Biodiesel may be used as recycling agent
"Mobile military bases produce a lot of garbage," said ISU professor Balaji Narasimhan. "If you burn it, you announce your presence. If you bury it, you leave evidence of how big a unit you're traveling with and in which direction you're headed." Since the next option is to carry the waste, the U.S. Army initiated research with General Atomics, Renewable Energy Group Inc. and ISU to investigate which plastic materials best dissolve into biodiesel, and how stationary engines perform when running on the polymer-rich fuel.
"If you take a Styrofoam cup and drop it into room-temperature biodiesel, it will dissolve in a couple minutes, but Polyethylene terephthalate (PET), or soda bottles, will not dissolve," Narasimhan said. Some garbage bags and containers for meals ready to eat (MREs) also dissolve into biodiesel.

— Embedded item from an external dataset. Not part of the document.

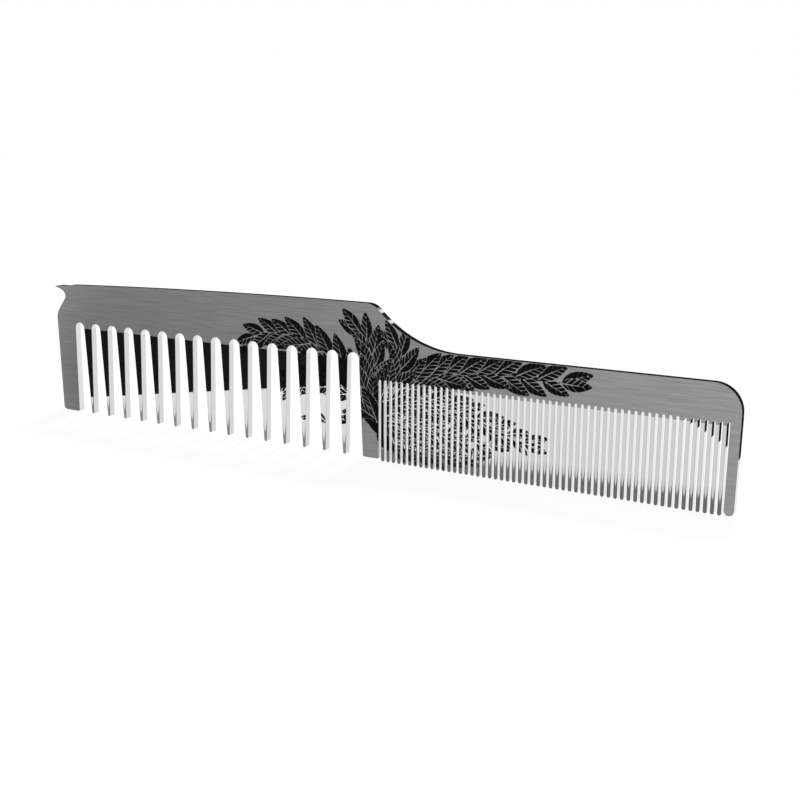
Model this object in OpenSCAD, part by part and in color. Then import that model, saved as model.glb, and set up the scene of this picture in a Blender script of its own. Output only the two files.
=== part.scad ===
// Flat steel beard comb: coarse teeth under a deep back at one end, fine
// teeth under a shallow back at the other, and a small hook at the coarse end.
// The comb stands on its tooth tips. X runs along it, from the hook to the
// rounded end, Y is its thickness and Z is up. The origin is under its middle.

/* [Plate] */
// Thickness of the steel plate
plate_t = 1.7; // [1.2:0.1:2.4]
// Height of the deep back over the tooth tips
deep_h = 35.7; // [34:0.1:38]
// Height of the shallow back over the tooth tips
shallow_h = 26.2; // [25:0.1:28]
// How far the deep back falls from the shoulder to the hook
back_drop = 1.75; // [0.6:0.05:2.4]
// Radius of the corner at the fine end
corner_r = 5.7; // [3:0.1:7]

/* [Shoulder] */
// Radius of the rounded crest where the deep back ends
crest_r = 4.5; // [1:0.5:5]
// Radius of the hollow slope between the two backs
slope_r = 28; // [22:1:34]
// From the first fine slot to where the slope meets the shallow back
slope_foot = 19.4; // [17:0.2:22]

/* [Coarse teeth] */
// Number of coarse teeth
coarse_teeth = 15; // [12:1:16]
// Distance between coarse teeth
coarse_pitch = 5.6; // [5:0.1:6.4]
// Width of a coarse slot at its top
coarse_gap = 3; // [2.4:0.02:3.4]
// Height of the line where the coarse teeth begin
coarse_root_z = 22.85; // [21:0.05:24]
// Width of a coarse tooth at its tip
coarse_tip_w = 0.74; // [0.5:0.02:1.2]
// How far a coarse tooth's tip leans towards the fine end
coarse_lean = 0.31; // [0:0.01:0.6]

/* [Fine teeth] */
// Number of fine teeth
fine_teeth = 55; // [40:5:60]
// Distance between fine teeth
fine_pitch = 1.408; // [1.3:0.002:1.6]
// Width of a fine slot
fine_gap = 0.6; // [0.6:0.02:0.9]
// Height of the line where the fine teeth begin
fine_root_z = 18.45; // [16:0.05:20]

/* [Ends and divider] */
// From the hook's tip to the middle of the first coarse slot
hook_span = 8.11; // [7.6:0.01:10]
// From the middle of the last coarse slot to that of the first fine slot
divider_span = 7.01; // [6:0.01:9]
// From the middle of the last fine slot to the rounded end
end_span = 2.4; // [2:0.05:4]
// How far the hook guard and the divider stop above the tips
guard_lift = 0.5; // [0:0.1:1.5]
// Radius of the hook guard's outer bottom corner
guard_r = 1.1; // [0.4:0.1:1.6]
// How far the round guard's tip stops above the tooth tips
round_guard_lift = 0.2; // [0:0.1:1]
// How far the round guard's inner side leans towards the teeth
round_guard_lean = 0.16; // [0:0.01:0.2]
// How far its outer side leans the same way
round_guard_taper = 0.26; // [0:0.01:0.5]
// How far the coarse teeth's tips stop above the fine teeth's
coarse_lift = 0.4; // [0:0.1:1]
// How much the divider narrows towards its end
divider_taper = 1.0; // [0.4:0.1:1.6]

/* [Hidden] */
curve_steps = 14;       // straight steps in each curve of the outline
fine_per_node = 5;      // fine teeth that share one node
circle_steps = 48;      // any value above 12 gives a true circle
reach = 60;             // larger than any height, for cutting shapes
satin = "#8a8a8a";
polished = "#dcdcdc";

slot_r = coarse_gap / 2;
fine_slot_r = fine_gap / 2;
comb_length = hook_span + coarse_teeth * coarse_pitch + divider_span
    + fine_teeth * fine_pitch + end_span;
hook_x = -comb_length / 2;
end_x = comb_length / 2;
first_slot_x = hook_x + hook_span;
first_fine_x = first_slot_x + coarse_teeth * coarse_pitch + divider_span;
coarse_x0 = first_slot_x - slot_r;          // where the back plate begins
fine_x0 = first_fine_x - fine_slot_r;       // the divider's fine side
slope_x = first_fine_x + slope_foot;
round_guard_x = first_fine_x + fine_teeth * fine_pitch + fine_slot_r;

// The crest is tangent to the deep back and to the slope's circle
crest_dz = shallow_h + slope_r - deep_h + crest_r;
crest_x = slope_x - sqrt(pow(crest_r + slope_r, 2) - pow(crest_dz, 2));
crest_angle = acos((slope_x - crest_x) / (crest_r + slope_r));

// Shapes of the hook, measured from its tip and from the tooth tips, scaled
// in height with the deep back's hook end
hook_z = deep_h - back_drop;
lip_under = [[0.11, -0.78], [1.96, -1.25], [3.5, -1.58], [3.5, -3.09]];
notch_side = [[3.5, -3.09], [3.5, -4.05], [0.04, -6.75], [0.2, -8.81]];
lip_top = [[0.08, -0.56], [2.07, -0.12], [3.19, -0.66], [5.88, 0]];
lip_point = [0, -0.68];
notch_z = hook_z + notch_side[0][1];
guard_foot = 0.86;      // how far in from the hook's tip the guard's foot is
guard_flare = 0.2;      // how far the guard's inner side leans out at its foot

// One point of a cubic curve through a list of four control points
function curve_point(p, t) = pow(1 - t, 3) * p[0] + 3 * t * pow(1 - t, 2) * p[1]
    + 3 * t * t * (1 - t) * p[2] + pow(t, 3) * p[3];
function curve(p) = [for (i = [0:curve_steps]) curve_point(p, i / curve_steps)];
function at_hook(points) = [for (p = points) [hook_x + p[0], hook_z + p[1]]];
function arc(cx, cz, r, a0, a1) = [for (i = [0:curve_steps])
    let (a = a0 + (a1 - a0) * i / curve_steps) [cx + r * cos(a), cz + r * sin(a)]];
function reversed(list) = [for (i = [len(list) - 1:-1:0]) list[i]];

// The deep back is a shallow parabola, level at the crest
hook_join_x = hook_x + lip_top[3][0];
function back_z(x) = deep_h - back_drop * pow((crest_x - x) / (crest_x - hook_join_x), 2);
deep_back = [for (i = [1:curve_steps])
    let (x = hook_join_x + (crest_x - hook_join_x) * i / curve_steps) [x, back_z(x)]];

outline = concat(
    arc(hook_x + guard_foot + guard_r, guard_lift + guard_r, guard_r, 270, 180),
    at_hook(reversed(curve(notch_side))),
    at_hook(reversed(curve(lip_under))),
    at_hook([lip_point]),
    at_hook(curve(lip_top)),
    deep_back,
    arc(crest_x, deep_h - crest_r, crest_r, 90, crest_angle),
    arc(slope_x, shallow_h + slope_r, slope_r, 180 + crest_angle, 270),
    arc(end_x - corner_r, shallow_h - corner_r, corner_r, 90, 0),
    [[end_x, guard_lift]]);

function two_digits(i) = str(i < 10 ? "0" : "", i);
function coarse_name(i) = str("coarse_tooth_", two_digits(i));
function fine_name(g) = str("fine_teeth_", two_digits(g));
fine_nodes = ceil(fine_teeth / fine_per_node);

function coarse_slot_x(i) = first_slot_x + i * coarse_pitch;
function fine_slot_x(i) = first_fine_x + i * fine_pitch;

// Stands a flat shape up on edge as steel of the plate's thickness
module plate() {
    rotate([90, 0, 0]) translate([0, 0, -plate_t / 2]) linear_extrude(plate_t) children();
}

// The part of the comb's outline between two places along it and above a height
module outline_part(x0, x1, z0, z1 = reach) {
    intersection() {
        polygon(outline);
        translate([x0, z0]) square([x1 - x0, z1 - z0]);
    }
}

module coarse_slot_tops() {
    for (i = [0:coarse_teeth])
        translate([coarse_slot_x(i), coarse_root_z]) circle(r = slot_r, $fn = circle_steps);
}

module fine_slot_tops(first, last) {
    for (i = [first:last])
        translate([fine_slot_x(i), fine_root_z]) circle(r = fine_slot_r, $fn = circle_steps);
}

// The slope ends over the middle of this fine tooth, so that no slot is split
slope_tooth = ceil(slope_foot / fine_pitch);
shallow_x0 = first_fine_x + (slope_tooth - 0.5) * fine_pitch;

// Hook at the corner of the coarse end, above the notch
module hook_lip() {
    color(satin) plate() outline_part(hook_x - 1, coarse_x0, notch_z);
}

// Wide outer tooth under the hook
module hook_guard() {
    color(satin) plate() difference() {
        outline_part(hook_x - 1, coarse_x0, guard_lift, notch_z);
        polygon([[coarse_x0, coarse_root_z], [coarse_x0, 0], [coarse_x0 - guard_flare, 0]]);
    }
}

// Deep back over the coarse teeth
module deep_back() {
    color(satin) plate() difference() {
        outline_part(coarse_x0, fine_x0, coarse_root_z);
        coarse_slot_tops();
    }
}

// Hollow slope from the deep back to the shallow one
module shoulder() {
    color(satin) plate() difference() {
        outline_part(fine_x0, shallow_x0, fine_root_z);
        fine_slot_tops(0, slope_tooth - 1);
    }
}

// Shallow back over the fine teeth
module shallow_back() {
    color(satin) plate() difference() {
        outline_part(shallow_x0, end_x + 1, fine_root_z);
        fine_slot_tops(slope_tooth, fine_teeth);
    }
}

// Wide flat tooth between the coarse and the fine teeth
module divider() {
    x0 = coarse_slot_x(coarse_teeth) + slot_r;
    color(satin) plate() polygon([[x0, coarse_root_z], [x0 + divider_taper, guard_lift],
        [fine_x0, guard_lift], [fine_x0, coarse_root_z]]);
}

// Narrow outer tooth with a round tip, under the rounded corner
module round_guard() {
    foot_x = round_guard_x - round_guard_lean;
    foot_w = end_x - round_guard_taper - foot_x;
    tip_z = round_guard_lift + foot_w / 2;
    color(satin) plate() {
        polygon([[round_guard_x, fine_root_z], [foot_x, tip_z],
            [foot_x + foot_w, tip_z], [end_x, fine_root_z]]);
        translate([foot_x + foot_w / 2, tip_z]) circle(r = foot_w / 2, $fn = circle_steps);
    }
}

// Tapered tooth number i, leaning slightly towards the fine end
module coarse_tooth(i) {
    x0 = coarse_slot_x(i - 1) + slot_r;
    x1 = coarse_slot_x(i) - slot_r;
    tip_x = (x0 + x1) / 2 + coarse_lean;
    tip_r = coarse_tip_w / 2;
    tip_z = coarse_lift + tip_r;
    color(polished) plate() {
        polygon([[x0, coarse_root_z], [tip_x - tip_r, tip_z],
            [tip_x + tip_r, tip_z], [x1, coarse_root_z]]);
        translate([tip_x, tip_z]) circle(r = tip_r, $fn = circle_steps);
    }
}

// Straight round-tipped teeth, the group numbered g from the divider
module fine_tooth_group(g) {
    w = fine_pitch - fine_gap;
    color(polished) plate()
        for (i = [(g - 1) * fine_per_node:min(g * fine_per_node, fine_teeth) - 1])
            translate([fine_slot_x(i) + fine_slot_r, 0]) {
                translate([0, w / 2]) square([w, fine_root_z - w / 2]);
                translate([w / 2, w / 2]) circle(r = w / 2, $fn = circle_steps);
            }
}

hook_lip();
hook_guard();
deep_back();
shoulder();
shallow_back();
divider();
round_guard();
for (i = [1:coarse_teeth]) coarse_tooth(i);
for (g = [1:fine_nodes]) fine_tooth_group(g);
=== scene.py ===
import math

import bpy
import numpy as np
from mathutils import Matrix, Vector
from mathutils.geometry import delaunay_2d_cdt


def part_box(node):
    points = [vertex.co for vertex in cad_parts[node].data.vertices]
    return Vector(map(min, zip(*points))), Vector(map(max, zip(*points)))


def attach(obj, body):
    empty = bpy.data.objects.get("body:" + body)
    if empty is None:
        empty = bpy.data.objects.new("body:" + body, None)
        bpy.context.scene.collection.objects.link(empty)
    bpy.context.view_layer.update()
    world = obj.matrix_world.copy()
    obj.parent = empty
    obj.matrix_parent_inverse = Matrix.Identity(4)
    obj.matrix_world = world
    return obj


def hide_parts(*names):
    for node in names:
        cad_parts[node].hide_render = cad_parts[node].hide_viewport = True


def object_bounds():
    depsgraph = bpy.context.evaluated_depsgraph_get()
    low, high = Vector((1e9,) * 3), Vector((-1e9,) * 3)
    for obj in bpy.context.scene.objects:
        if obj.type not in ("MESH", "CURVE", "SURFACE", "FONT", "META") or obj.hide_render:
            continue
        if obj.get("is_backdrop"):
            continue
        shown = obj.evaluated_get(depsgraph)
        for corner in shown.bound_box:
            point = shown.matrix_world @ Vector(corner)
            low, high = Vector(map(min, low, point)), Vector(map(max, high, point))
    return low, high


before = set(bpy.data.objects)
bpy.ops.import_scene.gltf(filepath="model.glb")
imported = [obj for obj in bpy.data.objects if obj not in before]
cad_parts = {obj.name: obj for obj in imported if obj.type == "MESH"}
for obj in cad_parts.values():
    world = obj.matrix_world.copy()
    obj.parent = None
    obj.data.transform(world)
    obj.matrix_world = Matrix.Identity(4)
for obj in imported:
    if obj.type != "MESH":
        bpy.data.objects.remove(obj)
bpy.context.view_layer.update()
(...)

ISU mechanical engineering professor Song-Charng Kong said the maximum concentration of plastics dissolved into biodiesel before fuel viscosity becomes problematic is 10 percent by weight. "Sometimes the engine fails at 10 percent, and sometimes it doesn't," he said. Specifically, the fuel injection pump can't handle plastic concentrations greater than the 10 percent threshold.
Kong used a 4.5-liter, four-cylinder John Deere engine (model No. 4045), from which emissions of soot, nitrogen oxide (NOx), carbon monoxide and unburned hydrocarbons were measured. "Because polymers are big molecules, soot emissions increased," he said. "NOx emissions also increased." Speciation of the exhaust gases wasn't examined.
While Narasimhan dissolved different types of plastics in B100, engine tests thus far have only successfully used biodiesel with polystyrene-in concentrations of 1 percent, 2 percent, 5 percent and 10 percent. A fuel with nine parts biodiesel and one part dissolved plastics has roughly the same energy content as straight B100 but requires 10 percent less fuel.